Bessemer workers are currently voting on whether to join a retail union for a second time after the NLRB determined that Amazon illegally interfered with a closely watched election in April 2021. The original union vote was unsuccessful, but organizing at the Bessemer warehouse and Amazon facilities in New York and Canada continued despite pushback from the retail giant.

“Removing union literature from break rooms, limiting workers’ ability to talk with each other, compelling attendance at captive audience meetings to listen to anti-union messages — all of these actions expose Amazon’s undisguised efforts to stifle workers’ voices and its contempt for their rights to join together,” said Wilma Liebman, a former chairperson for the NLRB, in a statement provided by RWDSU.

Amazon workers involved in organizing said the company took down pro-union flyers that they put up next to anti-union fliers during their unpaid time off, as they are allowed to do under labor laws. Roger Wyatt, a member of the organizing committee for workers, said workers were forced to attend “training” meetings with anti-union messaging.

“Being forced to attend the captive-audience anti-union trainings was degrading,” Wyatt said in a statement released by RWDSU. “Amazon treated us like mindless robots, downloading misinformation to us. And the irony is, these meetings are the longest I’ve ever gotten to sit at work.”

In a statement to Reuters, an Amazon spokeswoman said the company is confident that it has not broken labor laws. “Our focus remains on working directly with our team to make Amazon a great place to work,” the company said.

Meanwhile, local support for the Bessemer union is strong. Nearly two-thirds of residents in Jefferson County, Alabama, say they support a union at the Amazon warehouse in Bessemer. A survey of 1,000 county residents released on Thursday found that 62 percent supported a union at the warehouse, including 78 percent of Black respondents and 79 percent of Black women. About 85 percent of the Amazon warehouse’s employees are Black, and Black workers are leading the union drive, according to the Institute for Policy Studies, a think tank that commissioned the survey.

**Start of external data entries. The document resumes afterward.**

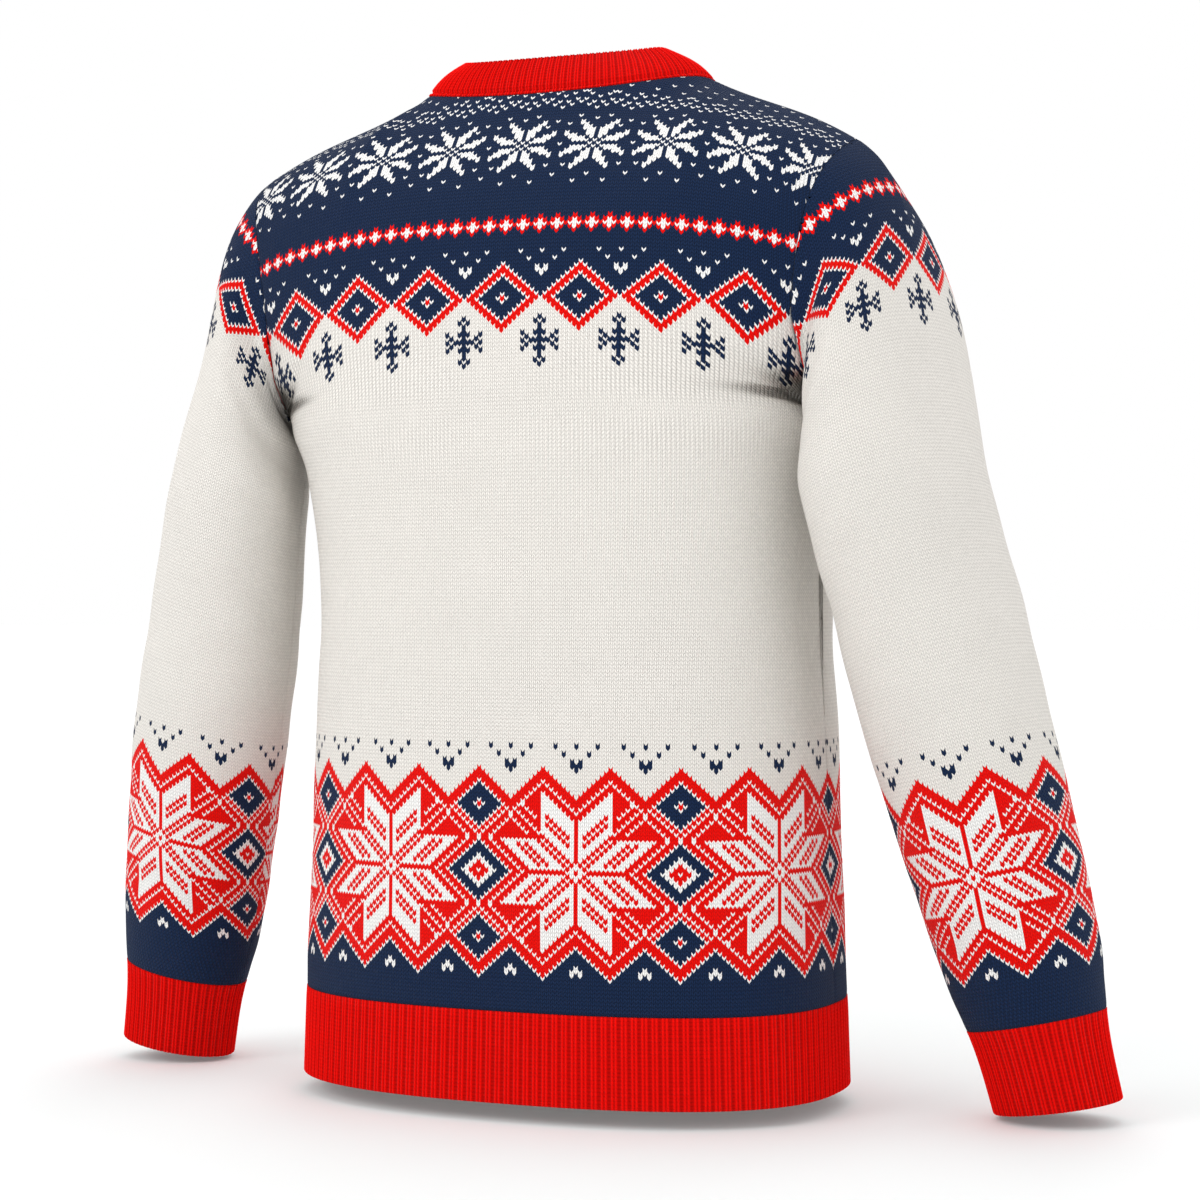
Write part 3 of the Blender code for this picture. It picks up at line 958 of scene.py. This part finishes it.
def wool(finish: Finish) -> bpy.types.Material:
    """The knitted wool, coloured by the mesh's yarn attribute, with painted shade in the gaps
    between the stitches and between the ribs.

    Args:
        finish: How it looks.

    Returns:
        The material.
    """
    sh = Shader(finish.name)
    uv = sh.node("ShaderNodeUVMap", uv_map="stitch")
    across, up = (sh.node("ShaderNodeSeparateXYZ", {0: uv}, k) for k in (0, 1))
    yarn = sh.node("ShaderNodeAttribute", None, "Color", attribute_name="yarn")
    lift = up.math("FRACT")
    if finish.legs:
        leg = (across * 2.0).math("FRACT")
        across_leg = 4.0 * leg * (1.0 - leg)
        course = 4.0 * lift * (1.0 - lift)
        body = across_leg ** 0.35 * (0.25 + 0.75 * course ** 0.8)
    else:
        # Two knit columns stand up side by side, and purl stitches lie between the pairs.
        wave = (across * (2 * math.pi)).math("COSINE")
        rib = (0.95 + 1.00 * wave - 0.80 * wave * wave - 0.90 * wave * wave * wave).clamped()
        lean = (up + 2.4 * across).math("FRACT")
        course = 4.0 * lean * (1.0 - lean)
        purl = 4.0 * lift * (1.0 - lift)
        body = rib * (0.80 + 0.20 * course) + (1.0 - rib) * 0.30 * purl
    coords = sh.node("ShaderNodeTexCoord", None, "Object")
    fine, broad = (sh.node("ShaderNodeTexNoise", {"Vector": coords, "Scale": scale, "Detail": 3.0})
                   for scale in (1300.0, 34.0))
    cell = sh.node("ShaderNodeCombineXYZ", {
        0: (across + 0.5).math("FLOOR"), 1: up.math("FLOOR")})
    chance = sh.node("ShaderNodeTexWhiteNoise", {"Vector": cell}, noise_dimensions="2D")
    # The painted shade between the stitches is deeper on the dark yarns.
    red = sh.node("ShaderNodeSeparateColor", {0: yarn})
    dark = 1.0 - (red * 8.0).math("MINIMUM", 1.0)
    if finish.legs:
        over = sh.node("ShaderNodeAttribute", None, "Color", attribute_name="over")
        yarn = sh.mix((lift - 0.55) * 7.0, yarn, over)
    # Painted shade: the base colour is darker in the gaps between the stitches' legs, at the ends
    # of the courses and in the purl valleys between the ribs. The noise factors add tone that
    # differs at random.
    painted_shade_and_tone = (1.0 - finish.shade) + finish.shade * body
    painted_shade_and_tone = painted_shade_and_tone ** (1.0 + 1.6 * dark)
    painted_shade_and_tone = painted_shade_and_tone * (0.90 + 0.20 * fine) * (0.97 + 0.06 * broad) * (0.955 + 0.09 * chance)
    painted_shade_and_tone_grey = sh.node("ShaderNodeCombineColor", {0: painted_shade_and_tone, 1: painted_shade_and_tone, 2: painted_shade_and_tone})
    height = body * (0.7 + 0.6 * chance) + finish.fuzz * fine
    bump = sh.node("ShaderNodeBump", {
        "Strength": 1.0, "Distance": finish.relief, "Height": height})
    for socket, value in (("Base Color", sh.mix(1.0, yarn, painted_shade_and_tone_grey, "MULTIPLY")),
                          ("Normal", bump), ("Roughness", finish.roughness),
                          ("Sheen Weight", finish.sheen), ("Sheen Roughness", 0.5),
                          ("Specular IOR Level", 0.05)):
        sh.plug(value, sh.surface.inputs[socket])
    return sh.material


# ---- the pieces


def radial(points: Array, axis: Array | None = None) -> Array:
    """The level way out from an upright axis through the given points, or the body's own."""
    return (points - (0.0 if axis is None else axis)) * (1, 1, 0)


def turned(cloth: Cloth) -> Cloth:
    """The same cloth with its columns in the other order, so that it faces the other way."""
    return Cloth(*(values[:, ::-1] for values in vars(cloth).values()))


INNER_GRID = (48, 60)
BODY_YOKE_ROW, SLEEVE_YOKE_ROW = 12.6, 2.0


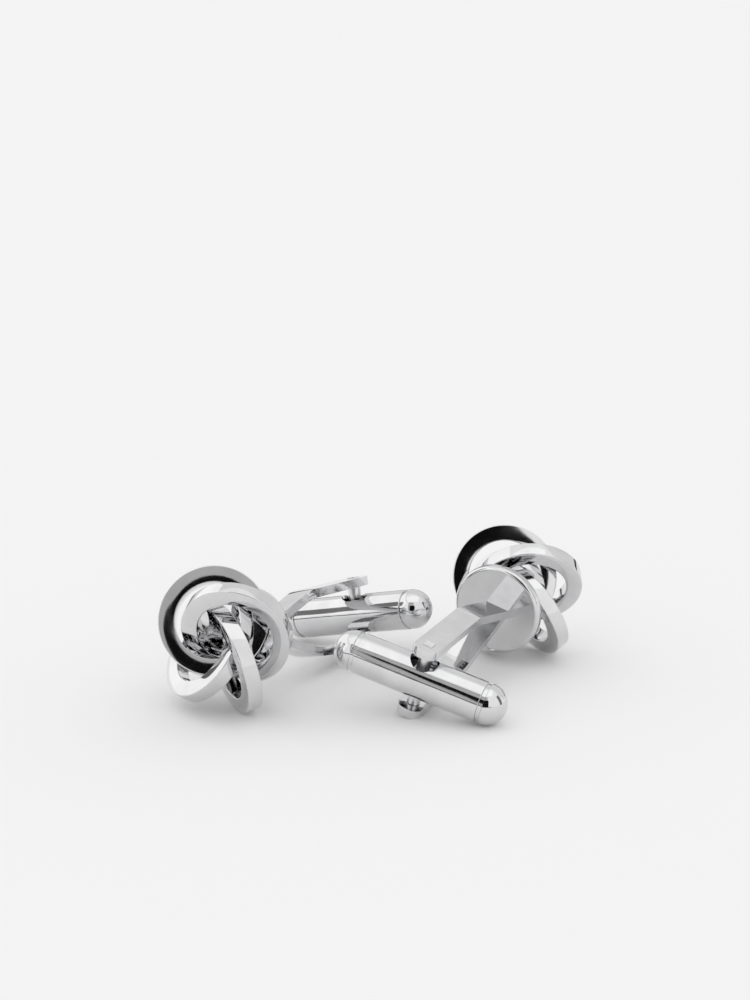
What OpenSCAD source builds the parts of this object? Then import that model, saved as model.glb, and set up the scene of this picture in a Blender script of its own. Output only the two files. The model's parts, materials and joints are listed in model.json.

The survey released Thursday included broader questions about economic and social justice issues along with questions about the union drive at the Amazon warehouse, a major employer in the area. The labor movement has traditionally struggled to build popular support and win union elections in the South compared to other regions, but nearly 50 percent of white respondents said they support a union at the massive Amazon warehouse.

“Even in the heart of the right-to-work U.S. South, there is amazing potential for an energized and revitalized labor movement to score major victories and improve the lives of Alabama workers,” said Marc Bayard, director of the Black Worker Initiative at the Institute for Policy Studies. “This survey shows that local community members stand with unionization efforts at Amazon facilities in Jefferson County, despite misinformation campaigns.”

Workers at the Bessemer warehouse can cast ballots in the current union election until late March. If enough workers vote to join the union, the warehouse will be the first Amazon facility to unionize in the country, potentially setting the stage for others to follow.

What’s Amazon afraid of?” Liebman added.